Tech companies that make business software are never going to match the glamour of their consumer counterparts. Facebook's Mark Zuckerberg is a household name, but many would be hard-pressed to identify the bosses of SAP or Oracle -- even if we use their products every day.

For investors, though, dull doesn't have to be unattractive. As SAP and Microsoft's results show in the three months to June, the old guard is doing alright despite a generational shift in the way that businesses buy and use technology.

Cloud computing, which uses networks of internet-hosted remote servers to run technology tasks (rather than doing so locally), is forcing SAP, Oracle, Microsoft and others to overhaul products and business models.

It has given birth to fast-growing upstarts such as Salesforce.com, Workday, and Amazon Web Services, which offer less cumbersome subscription-based systems.

SAP and Microsoft began adjusting a while ago. SAP believes its sales of cloud-based software will be bigger than traditional products by 2018. It's had 13 consecutive quarters of more than 30 per cent growth from cloud services, excluding merger and acquisition effects.

Microsoft sales in its cloud division rose 6.6 per cent to US$6.7 billion in the latest quarter. Revenue from Azure, the Microsoft platform that sells data-center computing power and services, has doubled in two consecutive quarters.

Nomura estimates that the cloud will account for about 30 per cent of Microsoft sales by mid to late 2018 from just 5 per cent in early 2015. Chief executive Satya Nadella (recognize him?) deserves credit for starting to fix Microsoft after predecessor Steve Ballmer's missteps, including the value-destroying buy of Nokia's mobile phone business.

Of course, it's early days in the cloud era. The old guard must still prove they can cut costs to protect margins, while being nimble enough to ward off those new rivals. Cloud services, sold by subscription, are often less profitable than on-premises software.

For SAP, the shift doesn't mean it can ignore traditional products entirely. Investors are closely tracking adoption of its new S/4 Hana suite, a set of products sold mostly to big companies.

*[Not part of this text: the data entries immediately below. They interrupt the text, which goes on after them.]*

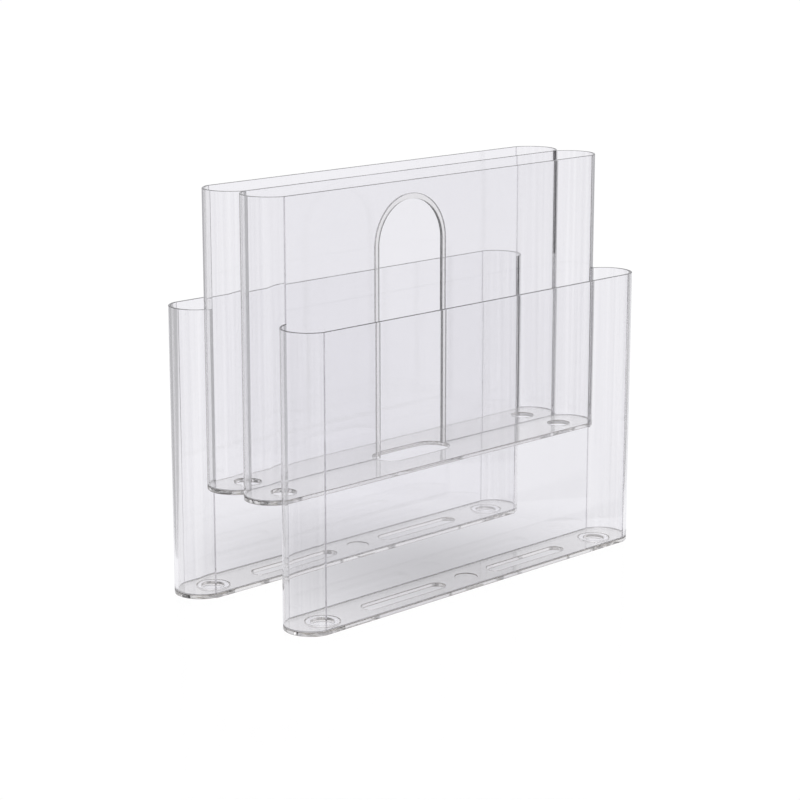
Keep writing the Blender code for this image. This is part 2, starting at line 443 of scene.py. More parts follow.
@dataclass
class Bench:
    """A node tree with short words for adding and joining its nodes."""

    tree: bpy.types.NodeTree

    def join(self, source: bpy.types.NodeSocket, target: bpy.types.NodeSocket) -> None:
        """Run a link from an output to an input."""
        self.tree.links.new(source, target)

    def feed(self, target: bpy.types.NodeSocket, source: Any) -> None:
        """Give an input a link, where the source is a socket, or else a plain value."""
        if isinstance(source, bpy.types.NodeSocket):
            self.join(source, target)
        else:
            target.default_value = source

    def add(self, kind: str, inputs: dict[Any, Any] | None = None, **settings: Any) -> bpy.types.Node:
        """Add a node.

        Args:
            kind: Blender's name for the node's type.
            inputs: A socket or a plain value for each input that is fed.
            **settings: The properties to set.

        Returns:
            The new node.
        """
        node = self.tree.nodes.new(kind)
        for name, value in settings.items():
            setattr(node, name, value)
        for name, value in (inputs or {}).items():
            self.feed(node.inputs[name], value)
        return node

    def sum(self, operation: str, first: Any, second: Any = 0.0, clamp: bool = False) -> bpy.types.NodeSocket:
        """Work out one number from one or two sockets or numbers, kept from 0 to 1 if clamped."""
        feeds = {0: first, 1: second}
        return self.add("ShaderNodeMath", feeds, operation=operation, use_clamp=clamp).outputs[0]

    def remap(
        self, value: Any, low: float, high: float, to_low: float = 0.0, to_high: float = 1.0
    ) -> bpy.types.NodeSocket:
        """Stretch the range from low to high onto the one from to_low to to_high, clamped."""
        ends = {"From Min": low, "From Max": high, "To Min": to_low, "To Max": to_high}
        return self.add("ShaderNodeMapRange", {"Value": value, **ends}, clamp=True).outputs["Result"]

    def mix(self, factor: Any, first: Any, second: Any, kind: str = "RGBA") -> bpy.types.NodeSocket:
        """Blend two colours, or two numbers if the kind is FLOAT."""
        feeds = {"Factor": factor, "A": first, "B": second}
        return self.add("ShaderNodeMix", feeds, data_type=kind).outputs["Result"]

    def noise(self, place: Any, stretch: Any, detail: float, roughness: float = 0.5) -> bpy.types.NodeSocket:
        """Soft noise over a place whose axes are each stretched by their own factor."""
        scaled = self.add("ShaderNodeVectorMath", {0: place, 1: stretch}, operation="MULTIPLY").outputs[0]
        feeds = {"Vector": scaled, "Scale": 1.0, "Detail": detail, "Roughness": roughness}
        return self.add("ShaderNodeTexNoise", feeds).outputs["Fac"]


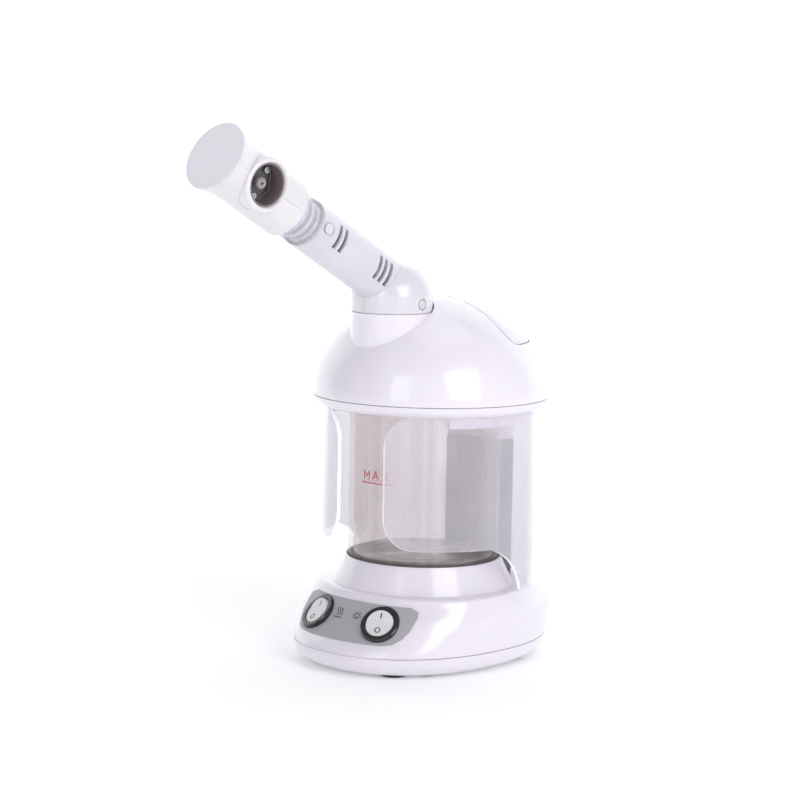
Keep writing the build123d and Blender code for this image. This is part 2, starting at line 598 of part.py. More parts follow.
def dome_cover():
    dome_out = half_ellipsoid(DOME_R, DOME_H)
    dome_in = half_ellipsoid(DOME_R - 2.45, DOME_H - 2.4)
    roof_z = NECK_Z - 2.6         # underside of the neck's flat top
    solid = dome_out + cyl(NECK_R, RING_Z1, NECK_Z, 0, NECK_Y)
    solid = solid - cyl(NECK_R + 0.7, NECK_Z, 240, 0, NECK_Y)
    hollow = dome_in - cyl(NECK_R + 3.0, roof_z, 240, 0, NECK_Y)
    hollow = hollow + cyl(NECK_R - 2.4, RING_Z1, roof_z, 0, NECK_Y)
    dome = solid - hollow
    dome = dome - grip_region(0.0, 9.0)
    # inner lip that carries the grip, just inside the dome wall around the opening
    lip = half_ellipsoid(DOME_R - 2.5, DOME_H - 2.45) - half_ellipsoid(DOME_R - 8.6, DOME_H - 8.4)
    lip = lip & (grip_region(-2.4, 10.0) - grip_region(0.0, 9.0))
    lip = lip - cyl(NECK_R + 3.1, 195, 240, 0, NECK_Y)
    for solid in larger_solids(lip, 50):
        dome = dome + solid
    # lid screw bosses, each webbed to the wall
    room = dome_in + cyl(63.0, 149.5, RING_Z1 + 0.1) + (dome_out & cyl(67.2, RING_Z1, 170))
    for az, (x, y) in zip(LID_SCREW_AZ, LID_SCREWS):
        web = Rot(0, 0, az) * box(-2.5, 2.5, -68, -54.3, 153.7, 166) + cyl(3.4, 149.6, 166.0, x, y)
        dome = dome + (web & room) - cyl(1.35, 149, 163.5, x, y)
    dome = dome - cyl(12.1, 190, 240, 0, NECK_Y)
    # grip screw tabs
    for x, y in GRIP_SCREWS:
        tab = box(x - 5, x + 5, 30, 68, GRIP_Z - 5.3, GRIP_Z - 2.3) & dome_out
        dome = dome + (tab & half_ellipsoid(DOME_R - 1, DOME_H - 1)) - cyl(1.7, 175, 186, x, y)
    return larger_solids(dome, 100)


def lid_grip():
    """Rear cap with a finger scoop under a raised rim; profiles are (r, z)."""
    outer = [(57.0, GRIP_Z - 0.9), (55.8, 187.3), (54.0, 188.9), (51.2, 190.8), (48.0, 193.2),
             (44.4, 196.2), (39.8, 199.8), (34.6, 203.0), (28.0, 206.2), (20.0, 208.9),
             (10.0, 210.7), (0.0, 211.3)]
    inner = [(0.0, 208.7), (10.0, 208.1), (19.4, 206.4), (26.8, 203.9), (33.2, 200.9),
             (38.2, 197.8), (42.8, 194.2), (46.6, 191.0), (50.0, 188.4), (52.4, 186.6),
             (54.2, GRIP_Z - 0.9)]
    profile = curve_face(Plane.XZ, [Spline(*outer), Line(outer[-1], inner[0]),
                                    Spline(*inner), Line(inner[-1], outer[0])])
    grip = revolve(profile, axis=Axis.Z) & grip_region(0.25, 8.8)
    for x, y in GRIP_SCREWS:
        post = cyl(4.0, GRIP_Z - 2.2, 205, x, y) & half_ellipsoid(50.0, DOME_H - 4.5)
        grip = grip + post - cyl(1.35, 180, 194, x, y)
    return larger_solids(grip, 50)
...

Growth-obsessed investors favor Salesforce and its upstart kin since they were created exclusively to provide cloud computing services. Salesforce trades on 72 times expected earnings over the next 12 months, showing the faith people have in that growth. Yet while sales have quadrupled in five years to hit almost US$7b, it didn't make a profit over the period. Nor does it pay dividends. Boring old SAP, Microsoft and Oracle do. That's a bonus in a low-interest rate world where yield is scarce. It might be time to brush up on those names.